I ran into Pooks back at the hotel and we went to prepare to storm the barricades of Scott Frank's session on Dialogue, which was following Ted Tally's session on Description. The craft sessions were being held in the tiniest room in the hotel, with terrible inflow and outflow design and even worse airflow. I think you're getting the picture, and it isn't pretty.

We were first in line to get into the room--which was damn far-sighted of us, because a lot of people wanted to hear Scott Frank's words on dialogue. Pooks and I rushed in to get 4 seats together, which turned out to be one seat too many: Ruth took one look at the room and said, "Get me out of here." (She's claustrophobic.) Toni managed to get into the room and fight her way over the bodies to the seat we'd saved.

Scott Frank did not say anything earth-shattering about dialogue--no tricks, no shortcuts, just "know the characters." Know them really, really well. Know what they want, what they're afraid of, what they dream about. They can't just be an attitude or a role in the script, they have to be people. This is, of course, hard. It's why doing this well is so damn hard to do.

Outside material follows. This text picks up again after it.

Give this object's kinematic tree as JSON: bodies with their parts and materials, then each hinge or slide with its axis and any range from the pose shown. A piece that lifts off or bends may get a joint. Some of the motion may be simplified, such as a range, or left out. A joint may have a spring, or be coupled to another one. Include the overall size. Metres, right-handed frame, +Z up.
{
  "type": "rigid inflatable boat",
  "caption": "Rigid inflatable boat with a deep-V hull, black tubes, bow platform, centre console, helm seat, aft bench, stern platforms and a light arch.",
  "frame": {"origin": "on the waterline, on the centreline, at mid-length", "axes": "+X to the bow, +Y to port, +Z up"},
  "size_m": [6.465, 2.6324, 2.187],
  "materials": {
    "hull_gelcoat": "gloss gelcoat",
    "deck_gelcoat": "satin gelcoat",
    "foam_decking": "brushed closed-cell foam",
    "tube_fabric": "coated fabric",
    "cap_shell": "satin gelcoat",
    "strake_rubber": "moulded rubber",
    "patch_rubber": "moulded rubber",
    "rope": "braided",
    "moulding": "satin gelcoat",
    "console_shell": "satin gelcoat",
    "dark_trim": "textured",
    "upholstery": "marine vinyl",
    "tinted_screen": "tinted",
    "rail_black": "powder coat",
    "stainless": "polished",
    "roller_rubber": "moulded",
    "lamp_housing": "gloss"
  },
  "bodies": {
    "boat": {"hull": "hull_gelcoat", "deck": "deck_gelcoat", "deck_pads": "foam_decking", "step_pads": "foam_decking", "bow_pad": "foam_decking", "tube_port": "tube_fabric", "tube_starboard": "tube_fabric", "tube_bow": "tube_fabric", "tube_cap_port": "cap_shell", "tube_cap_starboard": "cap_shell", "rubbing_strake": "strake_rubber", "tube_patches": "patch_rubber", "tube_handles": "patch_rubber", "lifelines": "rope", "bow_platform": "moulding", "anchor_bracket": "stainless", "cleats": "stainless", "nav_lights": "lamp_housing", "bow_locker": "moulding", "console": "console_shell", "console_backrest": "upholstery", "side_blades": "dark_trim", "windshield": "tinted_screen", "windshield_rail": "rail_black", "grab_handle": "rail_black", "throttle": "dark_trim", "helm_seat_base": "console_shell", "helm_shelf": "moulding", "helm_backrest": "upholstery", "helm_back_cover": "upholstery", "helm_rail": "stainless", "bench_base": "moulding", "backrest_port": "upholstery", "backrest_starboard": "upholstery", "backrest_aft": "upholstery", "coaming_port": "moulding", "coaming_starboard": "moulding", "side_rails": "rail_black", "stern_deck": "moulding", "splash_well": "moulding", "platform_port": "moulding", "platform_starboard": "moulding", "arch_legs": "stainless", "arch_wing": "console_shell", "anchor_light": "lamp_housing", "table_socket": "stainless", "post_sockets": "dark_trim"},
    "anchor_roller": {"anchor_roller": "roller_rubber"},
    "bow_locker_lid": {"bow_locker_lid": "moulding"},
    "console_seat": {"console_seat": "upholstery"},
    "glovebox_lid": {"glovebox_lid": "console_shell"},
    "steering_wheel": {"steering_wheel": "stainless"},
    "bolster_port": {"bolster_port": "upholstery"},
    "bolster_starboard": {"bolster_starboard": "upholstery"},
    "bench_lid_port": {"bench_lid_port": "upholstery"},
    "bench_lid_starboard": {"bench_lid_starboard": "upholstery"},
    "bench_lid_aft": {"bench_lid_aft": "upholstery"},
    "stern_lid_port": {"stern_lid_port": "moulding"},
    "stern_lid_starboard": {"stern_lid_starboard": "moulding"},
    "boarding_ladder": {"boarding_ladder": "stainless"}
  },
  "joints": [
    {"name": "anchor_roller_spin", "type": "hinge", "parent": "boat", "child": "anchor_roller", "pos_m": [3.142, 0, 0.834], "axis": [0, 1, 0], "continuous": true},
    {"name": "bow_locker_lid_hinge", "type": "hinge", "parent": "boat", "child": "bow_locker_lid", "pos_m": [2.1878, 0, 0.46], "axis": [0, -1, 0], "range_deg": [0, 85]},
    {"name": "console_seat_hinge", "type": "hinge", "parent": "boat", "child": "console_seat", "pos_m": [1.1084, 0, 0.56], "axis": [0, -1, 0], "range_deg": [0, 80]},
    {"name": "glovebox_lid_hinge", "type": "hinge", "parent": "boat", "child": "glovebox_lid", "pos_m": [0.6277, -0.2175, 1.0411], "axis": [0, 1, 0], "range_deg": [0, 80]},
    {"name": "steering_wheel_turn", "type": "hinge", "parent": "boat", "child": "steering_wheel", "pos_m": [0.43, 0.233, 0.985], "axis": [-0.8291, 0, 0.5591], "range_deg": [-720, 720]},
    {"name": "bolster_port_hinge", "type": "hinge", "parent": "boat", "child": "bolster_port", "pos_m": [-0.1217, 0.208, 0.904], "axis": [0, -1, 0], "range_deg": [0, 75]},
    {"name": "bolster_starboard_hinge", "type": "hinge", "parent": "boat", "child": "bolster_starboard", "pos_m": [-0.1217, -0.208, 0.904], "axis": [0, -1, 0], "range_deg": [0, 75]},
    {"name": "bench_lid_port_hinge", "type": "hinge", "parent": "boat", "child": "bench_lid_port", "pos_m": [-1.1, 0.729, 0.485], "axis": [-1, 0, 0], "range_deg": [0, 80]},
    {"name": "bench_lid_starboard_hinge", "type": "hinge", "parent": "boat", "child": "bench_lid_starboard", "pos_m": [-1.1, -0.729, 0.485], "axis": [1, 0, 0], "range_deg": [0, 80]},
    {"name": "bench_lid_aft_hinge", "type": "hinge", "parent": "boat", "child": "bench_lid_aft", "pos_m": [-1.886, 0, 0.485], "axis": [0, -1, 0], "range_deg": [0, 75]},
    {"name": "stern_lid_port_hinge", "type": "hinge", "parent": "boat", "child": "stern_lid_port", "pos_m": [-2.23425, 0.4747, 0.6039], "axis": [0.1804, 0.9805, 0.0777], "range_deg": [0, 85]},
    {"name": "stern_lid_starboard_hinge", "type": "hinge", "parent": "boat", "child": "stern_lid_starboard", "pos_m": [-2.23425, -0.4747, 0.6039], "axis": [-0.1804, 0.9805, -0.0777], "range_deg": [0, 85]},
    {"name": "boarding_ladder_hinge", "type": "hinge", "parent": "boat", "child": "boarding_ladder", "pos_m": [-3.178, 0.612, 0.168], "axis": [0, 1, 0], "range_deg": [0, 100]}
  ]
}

He mentioned that there are three main drafts of a script:

  1. the one to be read--it needs flow, so that the reader has an enjoyable reading experience.
  2. the one to get the green light.
  3. the production draft

(Of course, each of these drafts may take lots of drafts to get right.)

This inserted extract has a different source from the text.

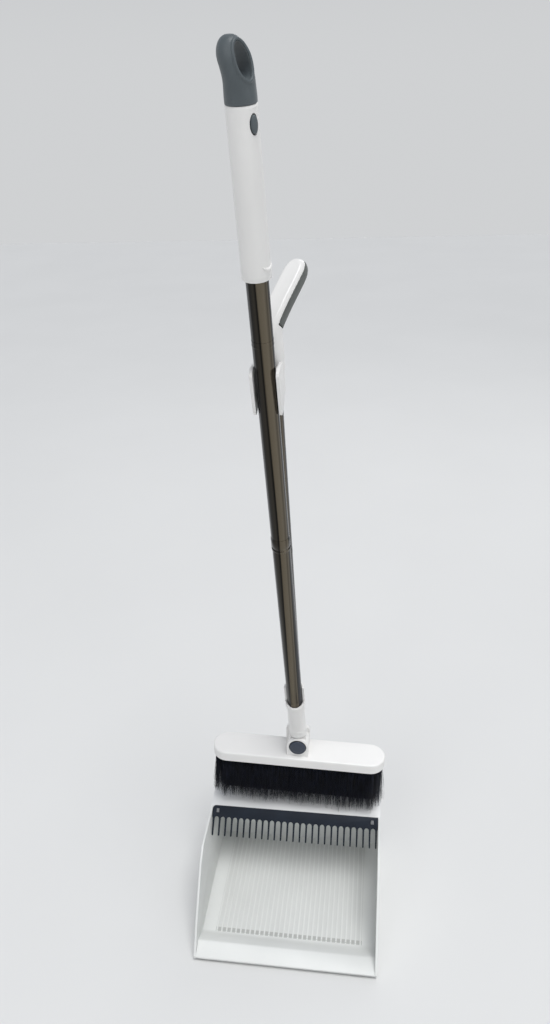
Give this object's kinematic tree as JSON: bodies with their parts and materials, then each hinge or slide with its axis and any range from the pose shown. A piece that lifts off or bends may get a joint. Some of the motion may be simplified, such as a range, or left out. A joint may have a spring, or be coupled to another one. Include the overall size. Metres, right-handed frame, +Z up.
{
  "type": "dustpan and broom set",
  "caption": "Upright dustpan with a hooded tray, comb and long pole, with a long-handled broom that clips to the pole and rests its head over the hood.",
  "frame": {"origin": "on the floor, at the centre of the pan's flat underside", "axes": "+Z up along the height of the set, the pan's mouth faces -Y, +X to the right seen from the mouth"},
  "size_m": [0.2478, 0.259, 1.0605],
  "materials": {
    "white_plastic": "semi-gloss moulded white",
    "slate_soft": "soft-touch dark slate",
    "grey_soft": "soft-touch warm grey",
    "comb_plastic": "satin dark navy",
    "tube_steel": "polished, faintly drawn along its length",
    "fixing_steel": "bright zinc-plated",
    "black_plastic": "satin black",
    "bristle_fibre": "flagged black filaments"
  },
  "bodies": {
    "pan": {"pan_tray": "white_plastic", "pan_hood": "white_plastic", "comb": "comb_plastic", "pan_hinge_pin": "fixing_steel", "pan_hinge_cap_left": "slate_soft", "pan_hinge_cap_right": "slate_soft"},
    "dustpan_pole": {"pan_hinge_washer_left": "black_plastic", "pan_hinge_washer_right": "black_plastic", "pole_yoke": "white_plastic", "yoke_screw": "fixing_steel", "dustpan_tube_lower": "tube_steel", "dustpan_tube_middle": "tube_steel", "dustpan_tube_upper": "tube_steel", "dustpan_plug_lower": "black_plastic", "dustpan_plug_upper": "black_plastic", "dustpan_collar_lower": "tube_steel", "dustpan_collar_upper": "tube_steel", "handle_shell": "white_plastic", "handle_grip": "grey_soft", "broom_clip": "white_plastic", "clip_screw": "fixing_steel"},
    "broom_pole": {"head_socket": "white_plastic", "broom_tube_lower": "tube_steel", "broom_tube_middle": "tube_steel", "broom_tube_upper": "tube_steel", "broom_plug_lower": "black_plastic", "broom_plug_upper": "black_plastic", "broom_collar_lower": "tube_steel", "broom_collar_upper": "tube_steel", "grip_sleeve": "white_plastic", "hanging_loop": "slate_soft", "loop_tab_spring": "fixing_steel"},
    "loop_tab": {"loop_release_tab": "slate_soft"},
    "broom_head": {"head_shell": "white_plastic", "head_pivot_pin": "fixing_steel", "pivot_cap_front": "slate_soft", "pivot_cap_rear": "slate_soft", "bristle_base": "black_plastic", "base_screw_1": "fixing_steel", "base_screw_2": "fixing_steel", "base_screw_3": "fixing_steel", "base_screw_4": "fixing_steel", "bristles": "bristle_fibre"}
  },
  "joints": [
    {"name": "pan_fold", "type": "hinge", "parent": "pan", "child": "dustpan_pole", "pos_m": [0, 0.1255, 0.07], "axis": [1, 0, 0], "range_deg": [-90, 0]},
    {"name": "broom_lift", "type": "slide", "parent": "dustpan_pole", "child": "broom_pole", "axis": [0, -0.8339, 0.5519], "range_m": [0, 0.3]},
    {"name": "head_swivel", "type": "hinge", "parent": "broom_pole", "child": "broom_head", "pos_m": [0.006, 0.06191, 0.23208], "axis": [0, 1, 0], "range_deg": [0, 88.2]},
    {"name": "loop_tab_press", "type": "slide", "parent": "broom_pole", "child": "loop_tab", "axis": [-0.788, 0.6049, 0.1147], "range_m": [0, 0.002], "stiffness_N_per_m": 800}
  ],
  "couplings": [
    {"joint": "head_swivel", "follows": "broom_lift", "rad_per_m": 5.1312}
  ]
}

One of his recommendations was to write a scene with the most on-the-nose dialogue you can. On-the-nose dialogue is obvious: it's having a love scene in which the participants say, "I love you." Or during an argument having someone say, "You make me angry." So he recommended writing the scene with on-the-nose dialogue so that you know what the characters are saying to one another. Then you rewrite the scene without using one thing said in the first draft. You definitely avoid cliche writing that way.

The best thing he said was that there should be many things per scene to say. If you don't know what the characters are going to say, you're in trouble. You should know the characters and what they want so well that you have to hold them back from saying stuff.

Someone asked about children's stories and how to do children's voices. His response was: "I think in children's stories, the more times you can use the word 'fuck,' the better." I don't know why he said this, but it was incredibly funny.

 * * *

After the Dialogue session I went upstairs to take a nap. Everyone else took off for the reception at the Governor's Mansion--I was too darn exhausted, and I didn't have an invite anyhow.

Pamie called to say that her show--which had been scheduled to start at 5, thereby interfering with Scott Frank's session--had been postponed until 9. I said, "Wait a second, I'd better write this down, 'cause I'm not going to remember it." I wrote down the information and must have dropped off to sleep seconds after we hung up.

I woke up and discovered no one had come back from the Governor's Mansion yet. After I wrote a little bit, I headed down Sixth Street to the Velveeta Room. There was no in there except a bartender and a couple of people at the bar. I wondered if I was in the right place. I saw a blonde at the bar.

"Hi, are you Pamie?"

She was, as a matter of fact. (I wonder if that happens to her a lot--random people coming up to her and saying, "Hey, are you that Squishy chick?") I introduced myself as Diane (and hoped she remembered that I was the journaler chick.)

She did know the name, she said hi, and she told me she was going on at 9:15, which meant I had time to get a slice of pizza somewhere before the show. The show was specially for an HBO representative. The room filled up more than I thought it would--it started out as me and the HBO guy and Chuy, and it ended up pretty full.

I thought Pamie's show, "Slumber Party," was hysterical. There were a few selections I recognized from her journal, and they were just as funny (if not funnier) in person. The whole thing about her father having the sex talk with her was a riot.

She told me after the show that Monks' Night Out had a show at 11. So I moseyed back to the Driskill and discovered that Pooks, Toni, Ruth, and Jette had returned. I asked if they wanted to see the improv show. Ruth begged off, but the rest of us headed back down to the Velveeta Room. MNO seemed like a talented bunch of folk, but...

Well, as I put it to the group when we were leaving, "You guys were great, and I'm sorry you had an audience of sexually obsessed bozos." Pamie's list of things not to do in order to be a good audience member? The audience did every single one. Every suggestion was sexual (and therefore stupid), which kind of put a pall on the evening. But it was fun anyhow.

 * * *

I usually make fun of the anti-smoking zealots in California, because the hysteria makes me crazy sometimes. I don't like smoking and I hate being around smokers, but the way that smoking has been so regulated I'm not sure you can even smoke in your own house anymore seems to me to be a bit insane.

That is, until I go somewhere outside of California.

You can smoke just about anywhere in Austin. I must have second-hand smoked about a pack at the Velveeta Room--as I said to Darin later on the phone, "The baby now prefers Kools"--and I thought, This is just awful. It gets in your eyes. It gets in your clothes. It gets in your hair.

And it gets in your lungs. By the time we got back to the hotel, I had developed a slight cough.

So it only takes a few days in an area where they allow smoking indoors to turn me into a fervent appreciator of California's zealousness.

 * * *

After returning to the hotel, I talked to Darin for a while as he packed to go to Dave Feldman's wedding in Tampa. We talked so late than I thought I'd drop off immediately after we hung up, but I just lay in bed, exhausted and not asleep.

Then I remembered I'd had a Diet Coke at the Velveeta Room.

I haven't had caffeine for months. Oy.